* PROBLEM TO WORK ON:
Copy verbatim the material from its first line to the line that holds "glass_low[1] - 0.01))", including that line.

--- start of DATASET EXCERPT ---

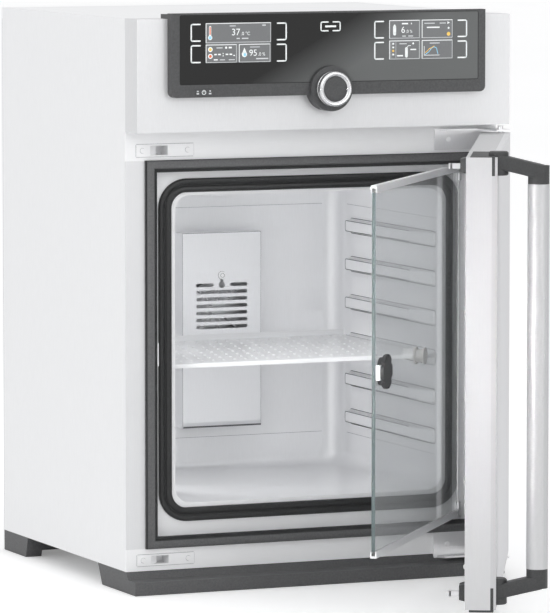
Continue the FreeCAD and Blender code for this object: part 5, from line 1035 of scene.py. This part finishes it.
washer_ring = round_line(screw_centre, 4.9, 1.0, (fan_low[1] - 0.08, fan_low[1] - 0.01))
head_ring = round_line(screw_centre, 2.7, 0.5, (screw_low[1] - 0.04, screw_low[1] + 0.3))

GLASS_JOINT = 0.9
glass_half = (glass_high[0] - glass_low[0]) / 2
joint, around_joint = rounded_loop(glass_half, glass_low[2], glass_high[2], 1.5, 4)
joint = joint + ((glass_low[0] + glass_high[0]) / 2, 0)
glass_joint = line_ring(joint, around_joint, GLASS_JOINT, (glass_low[1] - 0.06, glass_low[1] - 0.01))

strike_low, strike_high = corners_mm("strike_plates")
PLATE_WIDTH = 84.5
PLATE_SHEET = 1.0
SCREW_INSET = 9.0
middle_x = strike_low[0] + PLATE_WIDTH / 2
for plate_z in ((strike_low[2], strike_low[2] + 15.5), (strike_high[2] - 17.0, strike_high[2])):
    plate_edge, around_plate = rounded_loop(PLATE_WIDTH / 2, plate_z[0], plate_z[1], 1.2, 4)
    fine_lines.append(line_ring(plate_edge + (middle_x, 0), around_plate, 0.7, (-0.06, -0.01)))
    for screw_x in (middle_x - PLATE_WIDTH / 2 + SCREW_INSET, middle_x + PLATE_WIDTH / 2 - SCREW_INSET):
        screw_face = (-PLATE_SHEET - 0.06, -PLATE_SHEET - 0.01)
        fine_lines.append(round_line((screw_x, sum(plate_z) / 2), 3.3, 0.5, screw_face))
place_piece(joined("liner_sheet_joints", fine_lines, joint_grey), "casing", "polished_stainless")
place_piece(joined("pressed_edge_lines", dark_lines, slot_shadow), "casing", "polished_stainless")
place_piece(joined("screw_shadow_lines", [washer_ring, head_ring], slot_shadow), "casing", "screw_steel")
place_piece(joined("cockpit_glass_joint", [glass_joint], deep_shadow), "casing", "dark_plastic")

# ---------------------------------------------------------------- stage, light and camera

FLOOR_COLOR = (0.93, 0.93, 0.93)
FLOOR_GLOW = 0.24
FLOOR_REACH = 90.0
FLOOR_LEVEL = -0.0003
floor_material = new_material("pale_floor", FLOOR_COLOR, 0.9)
floor_cloud = object_noise(floor_material, 0.6, 2)
vary_color(floor_material, floor_cloud, FLOOR_COLOR, 0.01)
camera_ray = add_node(floor_material, "ShaderNodeLightPath").outputs["Is Camera Ray"]
camera_glow = add_node(floor_material, "ShaderNodeMath", operation="MULTIPLY")
camera_glow.inputs[1].default_value = FLOOR_GLOW
link(floor_material, camera_ray, camera_glow.inputs[0])
shader_of(floor_material).inputs["Emission Color"].default_value = (1, 1, 1, 1)
link(floor_material, camera_glow.outputs["Value"], shader_of(floor_material).inputs["Emission Strength"])


def wide_floor():
    """A level floor that is finer near the object: places spread out as the cube of even steps."""
    reach = FLOOR_REACH * np.linspace(-1, 1, 15) ** 3
    x, y = np.meshgrid(reach, reach, indexing="ij")
    z = np.full(x.shape, FLOOR_LEVEL)
    return grid_mesh("pale_floor", np.stack([x, y, z], axis=-1), floor_material)


wide_floor()


def area_light(name, place, target, size, power, spread=180.0):
    light = bpy.data.lights.new(name, "AREA")
    light.shape = "RECTANGLE"
    light.size, light.size_y = size
    light.energy = power
    light.spread = math.radians(spread)
    lamp = bpy.data.objects.new(name, light)
    bpy.context.collection.objects.link(lamp)
    lamp.location = place
    lamp.rotation_euler = (Vector(target) - Vector(place)).to_track_quat("-Z", "Y").to_euler()
    return lamp


MIDDLE = (0.0, 0.1, 0.4)
area_light("key_softbox", (-2.6, -3.2, 3.0), MIDDLE, (2.4, 2.4), 26)
area_light("front_softbox", (1.4, -4.2, 1.6), MIDDLE, (2.0, 2.6), 24)
area_light("top_softbox", (0.0, -0.4, 3.4), MIDDLE, (3.0, 3.0), 16)
area_light("door_side_softbox", (-2.9, -1.45, 0.6), (0.27, -0.25, 0.36), (0.4, 0.4), 0.46, 9.0)

# Soft lamps inside the chamber, in its mouth and by its left wall above and below the shelf: the closed door
# hides them.
chamber_middle = (liner_low + liner_high) / 2 * MM
mouth = chamber_front * MM - 0.004
CHAMBER_LAMPS = [
    ("chamber_mouth_softbox", (chamber_middle[0], mouth, chamber_middle[2]), (0.0, 0.30, 0), (0.34, 0.36), 0.26),
]
for name, level in (("chamber_upper_softbox", plate_top + 125), ("chamber_lower_softbox", plate_top - 110)):
    CHAMBER_LAMPS.append((name, (-0.165, mouth + 0.13, level * MM), (0.30, 0.12, 0), (0.12, 0.10), 0.12))
for name, place, way, size, power in CHAMBER_LAMPS:
    chamber_lamp = area_light(name, place, np.array(place) + way, size, power)
    chamber_lamp.visible_camera = False
    chamber_lamp.visible_glossy = False
    chamber_lamp.visible_transmission = False

SKY_LEVELS = (1.0, 0.65)
world = bpy.data.worlds.new("studio")
bpy.context.scene.world = world
world.use_nodes = True
sky_split = add_node(world, "ShaderNodeSeparateXYZ")
link(world, add_node(world, "ShaderNodeTexCoord").outputs["Generated"], sky_split.inputs["Vector"])
sky_choice = add_node(world, "ShaderNodeMix", B=1.0)
link(world, add_node(world, "ShaderNodeLightPath").outputs["Is Camera Ray"], sky_choice.inputs["Factor"])
link(world, map_range(world, sky_split.outputs["X"], (-1, 1), SKY_LEVELS), sky_choice.inputs["A"])
background = world.node_tree.nodes["Background"]
background.inputs["Color"].default_value = (0.97, 0.973, 0.98, 1)
link(world, sky_choice.outputs["Result"], background.inputs["Strength"])

camera_data = bpy.data.cameras.new("camera")
camera = bpy.data.objects.new("camera", camera_data)
bpy.context.collection.objects.link(camera)
camera.location = (-2.9310, -6.6451, 1.0519)
CAMERA_YAW = math.radians(23.385)
CAMERA_PITCH = math.radians(5.252)
camera.rotation_euler = (math.pi / 2 - CAMERA_PITCH, 0, -CAMERA_YAW)
camera_data.lens = 309.36
camera_data.clip_end = 200
bpy.context.scene.camera = camera
bpy.context.scene.view_settings.view_transform = "Standard"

--- end of DATASET EXCERPT ---

* EXPECTED OUTPUT:
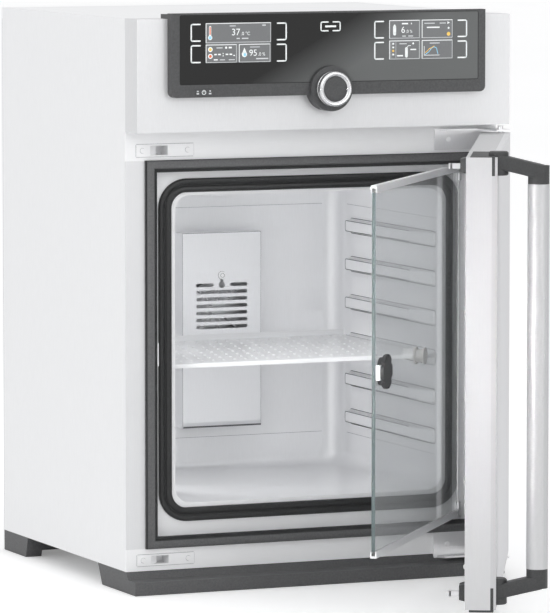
Continue the FreeCAD and Blender code for this object: part 5, from line 1035 of scene.py. This part finishes it.
washer_ring = round_line(screw_centre, 4.9, 1.0, (fan_low[1] - 0.08, fan_low[1] - 0.01))
head_ring = round_line(screw_centre, 2.7, 0.5, (screw_low[1] - 0.04, screw_low[1] + 0.3))

GLASS_JOINT = 0.9
glass_half = (glass_high[0] - glass_low[0]) / 2
joint, around_joint = rounded_loop(glass_half, glass_low[2], glass_high[2], 1.5, 4)
joint = joint + ((glass_low[0] + glass_high[0]) / 2, 0)
glass_joint = line_ring(joint, around_joint, GLASS_JOINT, (glass_low[1] - 0.06, glass_low[1] - 0.01))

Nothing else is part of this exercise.